If it is acceptable for the MEA to save money by contracting out for support services, why is it wrong to school boards to do the same thing to channel more financial resources into the classroom?

PARAMETERS[*]

Introduction:

As the MEA advocates for adequate funding of the public educational system for the students of the state of Michigan, it is recommended that the following parameters guide those activities and decisions.

Statements:

  1. That the MEA oppose any effort to weaken, directly or indirectly, PERA. Our right to bargain locally must not be compromised. Neither salary nor fringe benefits (insurance) should be established by the state. There shall be no state imposed salary/fringe benefit caps. Agency shop and payroll deduction rights must not be limited. There shall be no limit of the rights of public school employees to be involved in politics.

  2. That the MEA oppose any privatization of public school functions.

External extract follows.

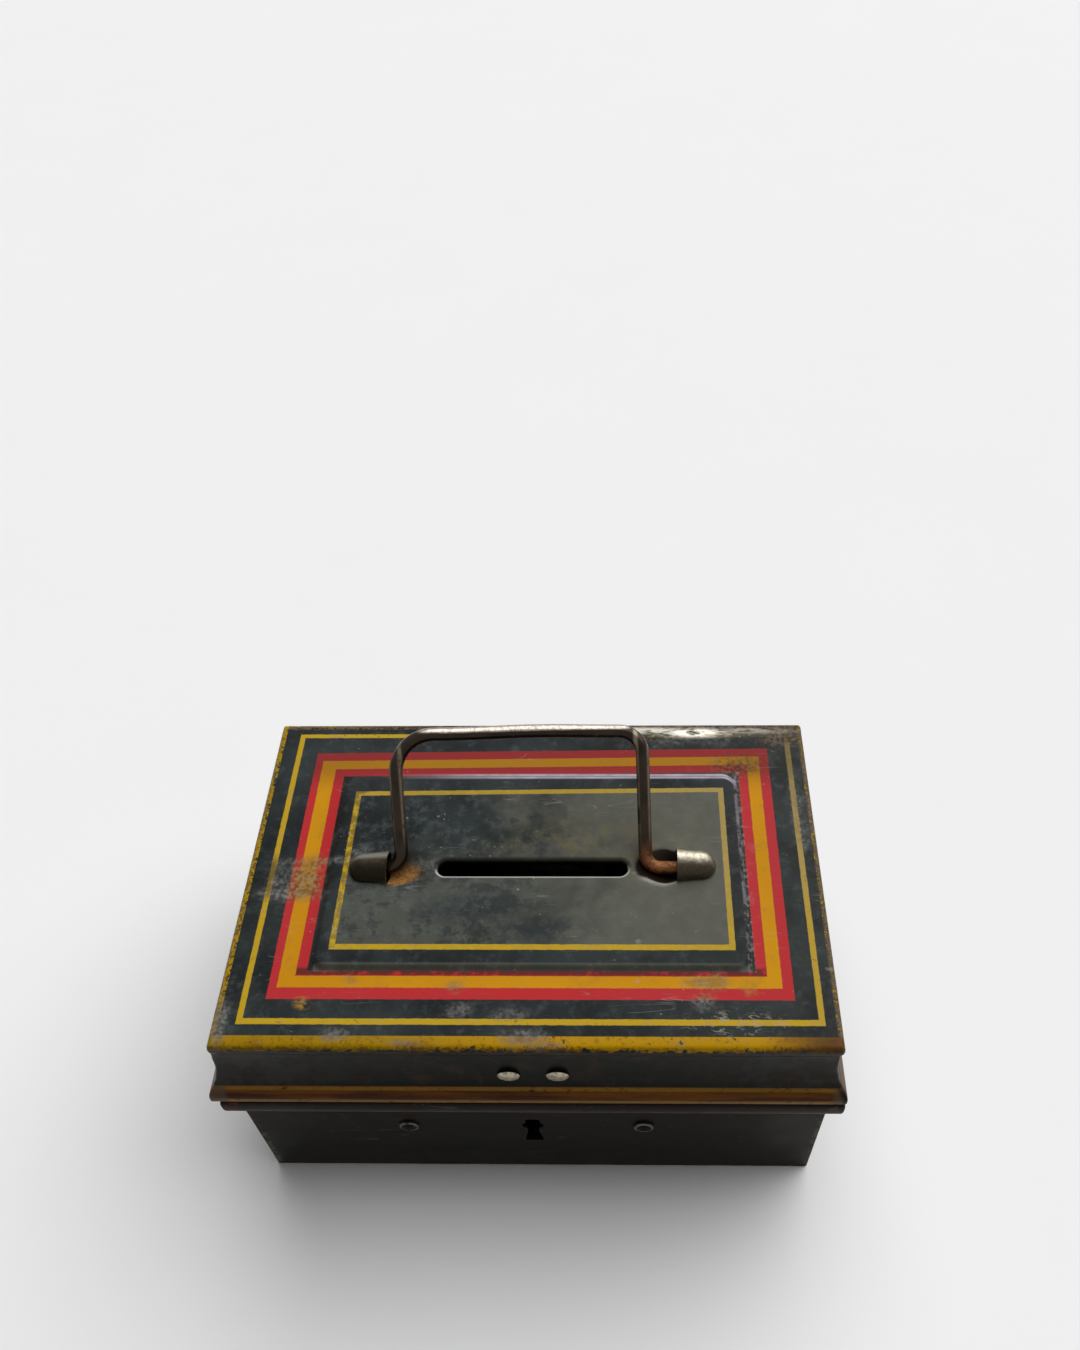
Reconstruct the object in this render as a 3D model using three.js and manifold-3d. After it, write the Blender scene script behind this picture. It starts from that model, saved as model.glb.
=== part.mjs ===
// A tinplate money box: a pressed lid with a coin slot and a wire bail, hinged to a box with a small lock.
// Millimetres, +Z up, origin at the middle of the underside, the lock side towards -Y.

import * as THREE from 'three';
import { mergeVertices } from 'three/addons/utils/BufferGeometryUtils.js';
import Module from 'manifold-3d';

const wasm = await Module();
wasm.setup();

// Driving sizes of the whole box
const boxWidth = 152;
const boxDepth = 102;
const shoulderHeight = 76.2; // floor to the flat of the lid
const seamHeight = 51.2; // floor to the top of the ledge that the lid rests on
const sheet = 0.6; // tinplate of lid, walls and pan
const cornerRadius = 1.5;
const gap = 0.3; // between pieces that touch on the real box
const overrun = 2; // how far every cutter runs past what it cuts
const weldDistance = 1e-4;

// Lid
const seamGap = 0.4;
const flareReach = 3.5; // how far the lid's lower edge and the ledge stand out from the walls
const panelHalfWidth = 55.3;
const panelHalfDepth = 30.7;
const panelShiftBack = 0.4;
const panelRise = 1.2;
const panelSlope = 1.2;
const panelRadius = 4;
const notchWidth = 1.4; // open corners of flare and ledge
const notchHeight = 9.5;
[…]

  3. That the current defined-benefit Michigan Public School Employees Retirement System be maintained or improved but not diminished. That the notion of a two-tiered system be categorically rejected. In addition, the MEA shall continue to lobby for pre-funding of both pension and insurance benefits.

  4. That all Michigan students shall be educated by fully certified personnel and that efforts to further erode certification requirements shall be opposed.

  5. That tenure not be altered.

  6. That the MEA maintain flexibility concerning the organizational structure of Michigan’s public schools as it relates to size, type and number of districts provided that adequate safeguards regarding school employees’ employment rights are maintained and provided there is demonstrable benefits to the students.

  7. That the MEA remain resolved to the principle of public funds for only public schools.

  8. That MEA consider all available taxes to adequately fund education in the public schools of Michigan.

  9. There will be no priority of taxes. The decision on which taxes can be supported should be based on the following criteria:

    • Those taxes that are federally deductible.
    • Those taxes that are legislatively enacted.
    • Business must pay its share of school funding and not transfer this to individuals.
    • The stability of the tax should be taken into consideration.
    • All new funds generated from any of the above taxes must be earmarked for education.

  10. The following taxes may be considered for raising the revenue necessary to fund education:

  11. Sales tax
    Income Tax
    Statewide property tax
    Gross receipts tax
    Single business tax
    Statewide commercial business and industrial tax
    Local property tax
    Cancel abatements
    Sin tax
    Increase the value added tax +
    Use and service tax
    Real property tax
    Tourist taxes
    Personal exemption on income tax

  12. The state must set the essential standards for quality education. Those standards are embodied in P.A. 25. The site-based decision making standard must be improved to truly change the decision making process. Full funding must be provided to meet the standards.

  13. The MEA supports the maintenance of special educational services. The education for special needs students must be fully funded. The needs of both general education and special education students need to be met and enhanced by:

  14. (continued) This funding should be supplemental funds above the basic grant.

  15. The state must fund what it costs to achieve the standards established in a mandated quality program by providing a program grant to each district. The funds must come from guaranteed/earmarked taxes including a statewide commercial industrial tax to insure growth in funding.

  16. The state must allow local districts to raise local dollars to enhance the state grant.

  17. The state and local funding mechanism should be built in a way which will keep all districts’ (spending) whole in 1994-95.

  18. There could be a phase-in of up to five years. Phasing in would necessitate that low spending districts would grow faster than high spending districts.

  19. Regional taxing authorities would be acceptable, if necessary, to enhance the funding mechanism.

  20. That the MEA continues to support the rights of local districts to adopt open enrollment systems within their own district and continues to oppose mandated schools of choice. We should put our effort into making all districts "choice districts", negating the need for this divisive proposal.

  21. Vouchers, under any guise, for private schools are categorically unacceptable.

  22. That the MEA is willing to consider a lengthened school year provided that the current 180-day mandate is adequately funded, that the necessary additional funds are provided by the state, and that the number of additional days as well as terms and conditions are bargained locally.

  23. That the MEA’s current positions regarding accountability, assessment and MEAP are adequate to guide MEA leaders on these issues.

  24. Any attempts to base funding on MEAP and/or other test scores must be rejected.

  25. Implementation of Outcome Based Education shall be determined locally and shall not be used as a basis for funding.

  26. That the MEA continues to believe the best decisions are made locally and rejects the notion of a single statewide school district.

  27. That the MEA is opposed to charter schools.

    • Mandating building-level decision making about delivery of education for special needs students. This decision making must give more meaningful input to the affected general education employees;
    • When special need students are placed, mandate training and additional resources for building staff; and
    • Keep inclusive education as only one of the available service options.